The Cambodia season. Cambodia’s harvest is weeks away. Once it begins, it will determine whether Vietnam can sustain the kind of throughput that January’s numbers suggest. After an exceptional 2025 campaign of roughly 1 million tons, any shortfall in the 2026 Cambodian season would put significant pressure on the supply balance.

Ivory Coast’s exportable surplus. With IVC’s domestic processing capacity expanding and farmgate prices set lower, the key question is not just how much Ivory Coast produces, but how much of that production is available for export to Vietnam. A growing Ivorian processing sector absorbing more of the crop could structurally reduce RCN supply to Vietnam, even in a stable or growing production year.

Flat export prices amid volume growth. Kernel export prices that do not rise with volumes suggest that competitive pressure or buyer resistance is capping the upside. Processors need volume just to maintain revenue, not to grow margins.

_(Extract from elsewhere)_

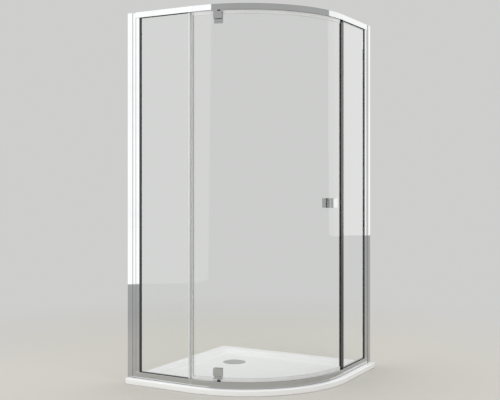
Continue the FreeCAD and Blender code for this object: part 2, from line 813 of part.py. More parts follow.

Traceability risk in kernel imports. Over 70% of imported borma cashews arriving without declared origin is a compliance liability that will only become more difficult to sustain as destination markets increase supply chain scrutiny.

 

The Bottom Line

Vietnam’s cashew machine is running at high speed to start 2026. Exports are strong, sourcing is diversified across African origins, and lower average RCN prices offer some cost relief compared to the peaks of 2025.

But this is a January picture, a snapshot taken during the inter-harvest lull, when Tanzania is the only major origin with fresh crop on the market and Cambodia has yet to begin its season. The composition of supply will look entirely different by April, when Cambodian volumes arrive, Ivory Coast’s new season reaches full pace, and the other West African origins come to market.

The real story of 2026 will be written between now and June. How Cambodia’s harvest unfolds, whether Ivory Coast’s growing domestic processing leaves less RCN for Vietnam, and whether kernel prices can firm up against rising volumes, these are the questions that will define the year. For now, the machine is running. The question is whether the inputs will keep flowing at the pace the machine demands.